Jim Hannan (@HoBHannan), Principal Architect
What is VBCA?
What is Virtualizing Business Critical Applications (VBCA)? A Business Critical Application is exactly what it sounds like, an application that is critical to business success and day-to-day operations. Without it, businesses would struggle to function. Common VBCA applications are: Oracle RDBMS, SQL Server, Exchange, and SAP to name a few.
I believe vSphere 5, as much as anything else, is a VBCA release. What I mean by that is, when you compare it to previous releases the new features are primarily enhancements for providing a platform for VBCAs. VBCA workloads typically have large resource requirements like CPU or memory and, in the case of databases, I/O throughput. Creatively, this type of workload has been dubbed by VMware as a ‘Monster VM’.
With vSphere 5, VMware has created a platform more than capable of running Monster VMs. This blog, and the next 5-6 following it, will highlight some of the key features that, in my opinion, give vSphere 5 the accolade of a “VBCA release”.

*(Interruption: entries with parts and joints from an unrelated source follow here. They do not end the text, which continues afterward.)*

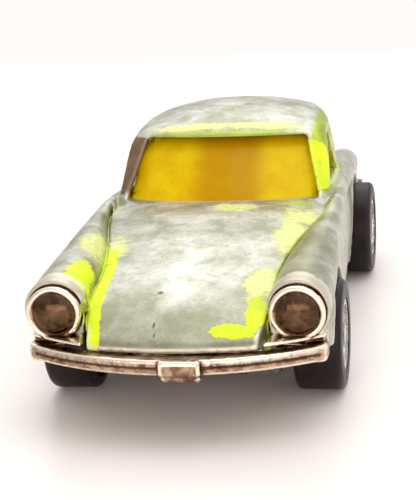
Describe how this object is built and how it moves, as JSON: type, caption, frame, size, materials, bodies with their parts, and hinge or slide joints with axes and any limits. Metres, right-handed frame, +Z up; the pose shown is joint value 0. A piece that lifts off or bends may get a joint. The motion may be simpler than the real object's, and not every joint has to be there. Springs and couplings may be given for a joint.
{
  "type": "pull back car",
  "caption": "Die-cast toy coupe with tinted windows, plated bumper and lamps, and a geared pull-back spring motor on the rear axle.",
  "frame": {"origin": "on the ground plane, under the middle of the car's overall length and width", "axes": "+Z up, nose towards -Y, the car's left side towards +X"},
  "size_m": [0.0298, 0.071, 0.023],
  "materials": {
    "shell": "die-cast zinc, mostly bare and worn, remains of lime enamel",
    "amber": "clear amber moulding",
    "interior": "dark moulded plastic",
    "trim": "worn vacuum plating, bronze tone",
    "base": "pressed plate, dark and scuffed",
    "rivet": "satin",
    "steel": "drawn wire",
    "wheel": "black moulded plastic, worn on the tread",
    "disc": "vacuum plated",
    "motor": "natural moulded plastic",
    "gear": "natural acetal",
    "spring": "blued strip"
  },
  "bodies": {
    "car": {"body_shell": "shell", "window_glazing": "amber", "interior_tray": "interior", "front_trim": "trim", "rear_bumper": "trim", "base_plate": "base", "base_rivets": "rivet", "motor_case": "motor", "motor_cover": "motor", "transfer_pin": "steel", "motor_screws": "steel", "mainspring": "spring"},
    "front_wheels": {"front_axle": "steel", "front_wheel_left": "wheel", "front_wheel_right": "wheel", "front_disc_left": "disc", "front_disc_right": "disc"},
    "rear_wheels": {"rear_axle": "steel", "rear_wheel_left": "wheel", "rear_wheel_right": "wheel", "rear_disc_left": "disc", "rear_disc_right": "disc", "axle_pinion": "gear"},
    "transfer": {"transfer_gear": "gear"},
    "arbor": {"arbor_gear": "gear", "spring_arbor": "steel"}
  },
  "joints": [
    {"name": "front_axle_spin", "type": "hinge", "parent": "car", "child": "front_wheels", "pos_m": [0, -0.0195, 0.0055], "axis": [1, 0, 0], "continuous": true},
    {"name": "rear_axle_spin", "type": "hinge", "parent": "car", "child": "rear_wheels", "pos_m": [0, 0.0195, 0.0055], "axis": [1, 0, 0], "continuous": true},
    {"name": "transfer_gear_spin", "type": "hinge", "parent": "car", "child": "transfer", "pos_m": [0, 0.02189, 0.01], "axis": [1, 0, 0], "continuous": true},
    {"name": "arbor_spin", "type": "hinge", "parent": "car", "child": "arbor", "pos_m": [0, 0.0168, 0.01018], "axis": [1, 0, 0], "continuous": true}
  ],
  "couplings": [
    {"joint": "transfer_gear_spin", "follows": "rear_axle_spin", "ratio": -0.41667},
    {"joint": "arbor_spin", "follows": "rear_axle_spin", "ratio": 0.17361}
  ]
}
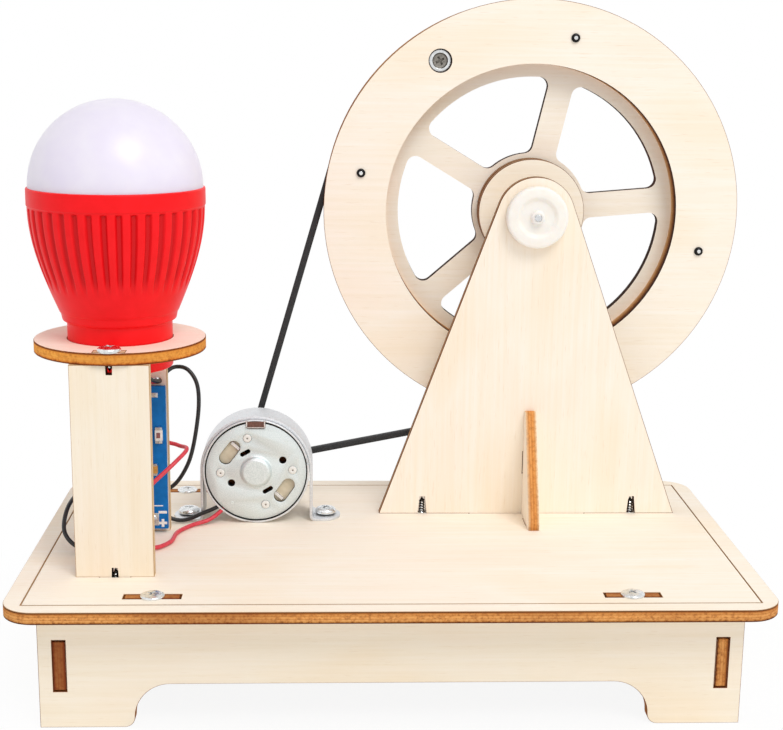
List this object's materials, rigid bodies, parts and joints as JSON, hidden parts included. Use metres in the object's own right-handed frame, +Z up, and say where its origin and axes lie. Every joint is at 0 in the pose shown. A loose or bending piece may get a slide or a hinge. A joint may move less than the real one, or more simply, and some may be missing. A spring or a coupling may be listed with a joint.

Part I – Scalable Virtual Machines and Enhanced co-scheduler
At this point it is very well known that the maximum vCPUs a single VM can run is 32 vCPUs. For me, this number is staggeringly high. At HoB, we have been virtualizing VBCA workloads as far back as ESX versions 3 and 4, with a maximum of 4 and 8 vCPUs respectively. In our estimation, 90% of the workloads can fit into a configuration of 8 vCPUs (or fewer). At Indiana University we experienced this first hand when assisting them with virtualizing their OnCourse system. The OnCourse Oracle database was previously on an AIX Power5 LPAR with 12 CPUs allocated. During peak workloads the Oracle database was consuming 9.5 processors. After virtualizing the workload and load testing, we determined not only that the workload would fit without the 8 vCPU max, but it was only using between 35% – 50% of the CPU. This left lots of scalability for the database. Fast forward to today. With a maximum of 32 vCPUs, the door has opened for virtualizing 95% of the workloads in existence.
How did VMware make the jump from 8 vCPU maximum to 32 vCPU maximum?
This is an intriguing question. The best public information available on this achievement is discussed the VMware Whitepaper – The CPU Scheduler in VMware ESX 4. The “relaxed” co-scheduler was first introduced in ESX version 3.0 with a maximum single VM vCPU configuration of 4. In this version, the VMware engineers adapted a cell model. The cells were assigned to pCPU (physical CPU). A common processor configuration during the ESX 3 release was a physical processor with 4 cores. As pCPU core counts increased with AMD and Intel chips, VMware determined that the cell model was no longer adequate.
In ESX 4 the VMware engineers moved from the 4 vCPU limit to 8 vCPU by eliminating the cell architecture to finer-grained locks. This allowed a single VM to span multiple pCPU and allows for scheduling of one vCPU for certain task. This gives the guest OS the ability to schedule one vCPU for single process or thread and greatly reduces the overhead or cost of CPU scheduling from the previous ESX version.
ESXi 5 further enhanced SMP scheduling, increasing SMT application performance. This increase in some cases can reach up to 10% – 30% (see What’s New in Performance in VMware vSphere 5.0). And, of course, the new 32 vCPU maximum per a single VM increased from the previous maximum of 8 vCPUs.